On the basis of this discussion, I previously removed the reference to "romaji" from the opening paragraph, but it has now been put back in. To recap, the question is whether "romaji" means any use of the Roman alphabet, or specifically means Japanese words transliterated into the Roman alphabet. If the latter, the reference in the opening paragraph does not seem appropriate, since that part is talking about the use of words, names, or abbreviations borrowed from languages, such as English, that use the Roman alphabet, and inserted into Japanese text. It is not talking about Japanese words transliterated into the Roman alphabet. Admittedly the discussion linked above was not completely conclusive, but in the end I went with the opinion of the native Japanese speaker. Does anyone have any further opinions about this? 02:32, 28 August 2012 (UTC) — Preceding unsigned comment added by 86.160.214.75 (talk)

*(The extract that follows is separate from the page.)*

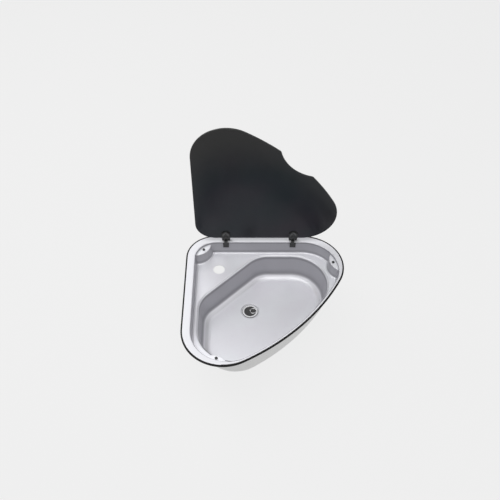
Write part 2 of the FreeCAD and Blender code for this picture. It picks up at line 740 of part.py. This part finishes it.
def nut_plate(middle):
    """Tapped plate behind the recess wall."""
    top = BASE_SCREW_HEIGHT + NUT_PLATE_HEIGHT / 2
    foot = BASE_SCREW_HEIGHT - NUT_PLATE_HEIGHT / 2
    plate = side_plate([
        (wall_back(top, True) - FIT, top),
        (wall_back(foot, True) - FIT, foot),
        (wall_back(foot, True) - FIT - NUT_PLATE, foot),
        (wall_back(top, True) - FIT - NUT_PLATE, top),
    ], middle, NUT_PLATE_WIDTH)
    for x in screw_columns(middle):
        plate = plate.cut(rod(plan(x, BASE_FACE, BASE_SCREW_HEIGHT), BASE_SCREW_R + FIT,
                              BASE_FACE, BACKWARD))
    return plate


def hinge_pin(middle):
    start = plan(middle - LEAF_WIDTH / 2 + PIN_INSET, PIVOT_BACK, PIVOT_HEIGHT)
    pin = rod(start, PIN_R, LEAF_WIDTH - 2 * PIN_INSET, RIGHT)
    return pin.makeChamfer(PIN_CHAMFER, [e for e in pin.Edges if e.BoundBox.XLength < TINY])


def friction_washers(middle):
    washers = []
    for side in (-1, 1):
        centre = middle + side * (KNUCKLE_WIDTH / 2 + SIDE_GAP / 2 + WASHER / 2)
        start = plan(centre - WASHER / 2, PIVOT_BACK, PIVOT_HEIGHT)
        disc = rod(start, WASHER_R, WASHER, RIGHT)
        washers.append(disc.cut(rod(start - RIGHT, PIN_R, WASHER + 2, RIGHT)))
    return Part.makeCompound(washers)


# ---- the waste, down from the bowl floor

DRAIN = plan(DRAIN_PLACE, DRAIN_PLACE)
DISH_FLOOR = FLOOR - DRAIN_DISH
FLANGE_TOP = DISH_FLOOR + GASKET + FLANGE
SINK_UNDER = DISH_FLOOR - SHEET
TAIL_END = SINK_UNDER - TAIL_LENGTH
NUT_TOP = SINK_UNDER - TAIL_GASKET
BORE_R = TAIL_R - TAIL_WALL
COLLAR_TOP = TAIL_END - GASKET - 2 * FIT
PLUG_TOP = FLANGE_TOP + PLUG_PROUD


def waste_flange():
    """Steel flange with a conical plug seat, a tail and cross bars in its bore."""
    seat_foot = FLANGE_TOP - SEAT_DEPTH
    flange = turned([
        (SEAT_R, FLANGE_TOP, FLANGE_ROUND),
        (FLANGE_R, FLANGE_TOP, FLANGE_ROUND),
        (FLANGE_R, FLANGE_TOP - FLANGE),
        (TAIL_R, FLANGE_TOP - FLANGE),
        (TAIL_R, TAIL_END),
        (BORE_R, TAIL_END),
        (BORE_R, seat_foot),
    ], DRAIN)
    top = PLUG_TOP - PLUG_HEIGHT - CROSS_BAR_GAP
    half = BORE_R + CROSS_BAR_ROOT
    bars = []
    for turn in (45, 135):
        bar = Part.makeBox(2 * half, CROSS_BAR, CROSS_BAR_DEPTH,
                           V(-half, -CROSS_BAR / 2, top - CROSS_BAR_DEPTH))
        bar.rotate(V(0, 0, 0), UP, turn)
        bars.append(bar.translated(V(DRAIN.x, DRAIN.y, 0)))
    return flange.fuse(bars[0]).fuse(bars[1])


def ring_plate(outer, inner, bottom, top):
    return turned([(inner, bottom), (outer, bottom), (outer, top), (inner, top)], DRAIN)


def flange_gasket():
    return ring_plate(GASKET_R, TAIL_R + FIT, DISH_FLOOR, DISH_FLOOR + GASKET)


def tail_gasket():
    return ring_plate(TAIL_GASKET_R, TAIL_R + FIT, NUT_TOP, SINK_UNDER)


def back_nut():
    """Ring nut that pulls the flange down, with grip lugs round it."""
    foot = NUT_TOP - NUT
    body = ring_plate(NUT_R - NUT_STEP, TAIL_R + FIT, foot, NUT_TOP - NUT_FACE)
    nut = body.fuse(ring_plate(NUT_R, TAIL_R + FIT, NUT_TOP - NUT_FACE, NUT_TOP))
    for i in range(NUT_LUGS):
        lug = Part.makeBox(2 * NUT_STEP, NUT_LUG, NUT - NUT_FACE,
                           V(NUT_R - 2 * NUT_STEP, -NUT_LUG / 2, foot))
        lug.rotate(V(0, 0, 0), UP, i * 360 / NUT_LUGS)
        nut = nut.fuse(lug.translated(V(DRAIN.x, DRAIN.y, 0)))
    return nut.removeSplitter()


def union_washer():
    return ring_plate(TAIL_R - FIT, ELBOW_R - ELBOW_WALL, TAIL_END - GASKET - FIT, TAIL_END - FIT)


def union_nut():
    """Ribbed nut that holds the elbow's collar up against the tail."""
    top = TAIL_END + UNION_RISE
    ledge = COLLAR_TOP - COLLAR - FIT
    foot = ledge - UNION_FOOT
    skin = UNION_R - UNION_RIB_R
    nut = turned([
        (TAIL_R + FIT, top),
        (skin, top, UNION_ROUND),
        (skin, foot, UNION_ROUND),
        (ELBOW_R + FIT, foot),
        (ELBOW_R + FIT, ledge),
        (TAIL_R + FIT, ledge),
    ], DRAIN)
    for i in range(UNION_RIBS):
        rib = rod(V(skin, 0, foot + UNION_RIB_R), UNION_RIB_R, top - foot - 2 * UNION_RIB_R)
        rib.rotate(V(0, 0, 0), UP, i * 360 / UNION_RIBS)
        nut = nut.fuse(rib.translated(V(DRAIN.x, DRAIN.y, 0)))
    return nut


def waste_elbow():
    """Quarter bend with a collar above and a plain hose spigot to the side."""
    turn_z = COLLAR_TOP - COLLAR - ELBOW_DROP

    def tube(radius):
        down = rod(V(0, 0, turn_z), radius, COLLAR_TOP - turn_z)
        circle = Part.Face(Part.Wire(Part.makeCircle(radius, V(0, 0, turn_z))))
        quarter = circle.revolve(V(ELBOW_BEND_R, 0, 0) + V(0, 0, turn_z), BACKWARD, -90)
        return down, quarter

    outer, outer_turn = tube(ELBOW_R)
    inner, inner_turn = tube(ELBOW_R - ELBOW_WALL)
    start = V(ELBOW_BEND_R, 0, turn_z - ELBOW_BEND_R)
    straight = SPIGOT - SPIGOT_TIP
    tip = Part.makeCone(SPIGOT_R, SPIGOT_R - SPIGOT_TIP, SPIGOT_TIP, start + RIGHT * straight,
                        RIGHT)
    spigot = rod(start, SPIGOT_R, straight, RIGHT).fuse(tip)
    bore = rod(start - RIGHT, SPIGOT_R - SPIGOT_WALL, SPIGOT + 2, RIGHT)
    elbow = outer.fuse(outer_turn).fuse(spigot).fuse(rod(start, ELBOW_R, HOSE_STOP, RIGHT))
    elbow = elbow.fuse(rod(V(0, 0, COLLAR_TOP - COLLAR), TAIL_R - FIT, COLLAR))
    elbow = elbow.cut(inner.fuse(inner_turn)).cut(bore)
    elbow.rotate(V(0, 0, 0), UP, OUTLET_BEARING)
    return elbow.translated(V(DRAIN.x, DRAIN.y, 0))


# ---- the plug, its eye and its pull ring

def plug():
    """Tapered rubber plug with a lip that lies in the mouth of the seat."""
    foot = PLUG_TOP - PLUG_HEIGHT
    slope = (SEAT_R - BORE_R) / SEAT_DEPTH
    lip = SEAT_R - slope * PLUG_LIP - PLUG_GAP
    neck = BORE_R - PLUG_GAP
    body = turned([
        (0, PLUG_TOP - PLUG_WELL),
        (PLUG_WELL_R - PLUG_WELL, PLUG_TOP - PLUG_WELL),
        (PLUG_WELL_R, PLUG_TOP),
        (lip, PLUG_TOP, PLUG_ROUND),
        (lip, FLANGE_TOP - PLUG_LIP),
        (neck, FLANGE_TOP - SEAT_DEPTH),
        (neck - PLUG_TAPER, foot, PLUG_TAPER),
        (0, foot),
    ], DRAIN)
    return body.cut(plug_eye())


def arch(radius, wire, base):
    """Half ring of wire that stands on its two ends, open along Y."""
    circle = Part.Face(Part.Wire(Part.makeCircle(wire, V(radius, 0, base), UP)))
    return circle.revolve(V(0, 0, base), BACKWARD, -180)


def plug_eye():
    """Wire staple moulded into the plug: the ring hangs in it."""
    spring = PLUG_TOP + RING_RISE
    bow = arch(EYE_R, EYE_WIRE, spring)
    legs = [rod(V(side * EYE_R, 0, PLUG_TOP - EYE_ROOT), EYE_WIRE, EYE_ROOT + RING_RISE)
            for side in (-1, 1)]
    return bow.fuse(legs[0]).fuse(legs[1]).translated(V(DRAIN.x, DRAIN.y, 0))


def plug_ring():
    """Pull ring, lying to the right on the plug."""
    centre = V(DRAIN.x + RING_R, DRAIN.y, PLUG_TOP + RING_RISE)
    return Part.makeTorus(RING_R, RING_WIRE, centre, UP)


def main():
    nodes = {
        "sink_bowl": sink_bowl(),
        "rim_seal": rim_seal(),
        "lid_buffers": lid_buffers(),
        "glass_lid": glass_lid(),
        "waste_flange": waste_flange(),
        "flange_gasket": flange_gasket(),
        "tail_gasket": tail_gasket(),
        "back_nut": back_nut(),
        "union_washer": union_washer(),
        "union_nut": union_nut(),
        "waste_elbow": waste_elbow(),
        "plug": plug(),
        "plug_eye": plug_eye(),
        "plug_ring": plug_ring(),
    }
    pieces = (hinge_base, base_screws, nut_plate, hinge_pin, friction_washers, hinge_leaf,
              upper_pad, lower_pad, clamp_plate, glass_bush, clamp_screw)
    for side, middle in HINGE_PLACES:
        for piece in pieces:
            nodes[side + "_" + piece.__name__] = piece(middle)
    os.makedirs("parts", exist_ok=True)
    for name, shape in nodes.items():
        if not shape.isValid():
            print("not valid:", name)
        box = shape.BoundBox
        print(f"{name}: {len(shape.Solids)} solid, {shape.Volume:.0f} mm3,"
              f" x {box.XMin:.1f} {box.XMax:.1f}, y {box.YMin:.1f} {box.YMax:.1f},"
              f" z {box.ZMin:.1f} {box.ZMax:.1f}")
        shape.exportStep("parts/" + name + ".step")


main()
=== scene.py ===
"""Studio scene of a corner sink with its glass lid open.

Metres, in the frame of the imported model: +X right, +Y back, +Z up out of the worktop.
"""
import json
import math

import bpy
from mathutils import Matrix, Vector


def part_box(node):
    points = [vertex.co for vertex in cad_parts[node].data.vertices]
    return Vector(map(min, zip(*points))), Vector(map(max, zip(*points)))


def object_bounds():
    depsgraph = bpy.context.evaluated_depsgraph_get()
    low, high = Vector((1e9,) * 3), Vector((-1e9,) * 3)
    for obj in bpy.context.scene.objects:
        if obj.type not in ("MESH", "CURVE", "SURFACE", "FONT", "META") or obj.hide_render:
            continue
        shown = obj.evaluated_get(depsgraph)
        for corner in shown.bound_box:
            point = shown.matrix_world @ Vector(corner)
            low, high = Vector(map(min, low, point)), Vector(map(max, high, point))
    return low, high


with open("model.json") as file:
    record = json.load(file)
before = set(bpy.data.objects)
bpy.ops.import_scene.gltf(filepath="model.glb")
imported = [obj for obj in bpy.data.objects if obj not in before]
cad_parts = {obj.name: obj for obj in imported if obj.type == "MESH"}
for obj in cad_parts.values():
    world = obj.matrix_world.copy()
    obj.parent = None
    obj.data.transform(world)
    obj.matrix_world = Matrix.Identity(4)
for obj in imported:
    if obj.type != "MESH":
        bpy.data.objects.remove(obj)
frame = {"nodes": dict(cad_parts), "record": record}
cad_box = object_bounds()
nodes = frame["nodes"]

# ---- camera
CAMERA_PLACE = (0.186912, -1.648571, 1.809323)
CAMERA_TILT = math.radians(41.775)
CAMERA_LENS = 51.02
SENSOR_WIDTH = 36.0                 # millimetres, as the lens is
CAMERA_SHIFT = 0.001                # half a pixel

# ---- studio
MIDDLE = (0.2, -0.2, 0.0)           # over the bowl; the lamps point at it
BACKGROUND = 0.871                  # pale grey of the floor and the backdrop
AMBIENT = 0.25                      # strength of the world as a light
FLOOR_SIZE = 30.0
FLOOR_GAP = 0.001                   # under the object's lowest point
FLOOR_SHADING = 0.07                # share of real shading, which shows the soft shadow
FLOOR_ALBEDO = 0.8
FLOOR_ROUGHNESS = 0.9
LAMPS = (                           # name, place, width and height, watts
    ("overhead", (-0.1, -0.6, 2.6), (2.8, 1.8), 48.0),
    ("front_left", (-2.2, -2.2, 1.8), (1.6, 1.6), 5.0),
    ("right", (2.0, -0.9, 1.7), (1.2, 1.2), 4.0),
    ("back_left", (-1.25, 1.3, 2.1), (2.0, 1.6), 29.0),
)

# ---- the pressed sheet's colours
PAN_DARK = (0.80, 0.79, 0.84)
PAN_LIGHT = (0.83, 0.842, 0.88)
FLECK = (0.62, 0.62, 0.64)
FLECK_SHARE = 0.12
# painted shade: the drawn wall faces are coloured darker than the level pans
WALL_SHADE = (0.36, 0.356, 0.385)
WALL_SHADE_SHARE = 0.84
GLARE_DIMMING_SHADE = (0.50, 0.50, 0.52)      # painted shade that takes the glare off the nearly level part of a bend
GLARE_DIMMING_SHARE = 0.5
# painted dark reflection and shade, used beside the bends and along the crests
PAINTED_BEND_SHADE = (0.17, 0.168, 0.185)
OUTER_FACE = (0.64, 0.64, 0.638)
RIM = (0.78, 0.782, 0.82)
# painted shade and dark reflection on the rolled outer edge
ROLLED_EDGE_SHADE = (0.02, 0.02, 0.02)
INNER_METAL = 0.20
OUTER_METAL = 0.80

# ---- slopes, as the upward part of a face's normal: 0 is upright and 1 is level
WALL_SLOPES = (0.3, 0.68)           # where the painted shade on a drawn wall face ends
BEND_SLOPES = (0.55, 0.85)          # the painted dark lines beside the bends end
# where the painted shade that dims the glare starts and ends
GLARE_DIM_START, GLARE_DIM_END = (0.70, 0.82), (0.93, 0.99)
CREST_SLOPES = (0.93, 0.98)
ROLLED_SLOPES = (0.90, 0.97)
UNDERSIDE_SLOPES = (-0.5, -0.1)
BACKWARD_PARTS = (0.12, 0.3)        # the normal's +Y part, for bends that face the back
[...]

PS, well fancy that, I have just stumbled across another discussion about this at http://en.wikipedia.org/wiki/Talk:Japanese_language#Incorrect_use_of_the_term_.22romaji.22 86.160.214.75 (talk) 02:59, 28 August 2012 (UTC)

These big words aren't helping me

The Script section contains a paragraph that reads

This is, however, not the case synchronically and also never has been diachronically. 

I think this can be changed to

However, this is not the case now, and never has been.

The result is easier to understand and - as far as I can tell - has the same meaning. I would have just changed it myself, but wanted to check that I'm not missing something.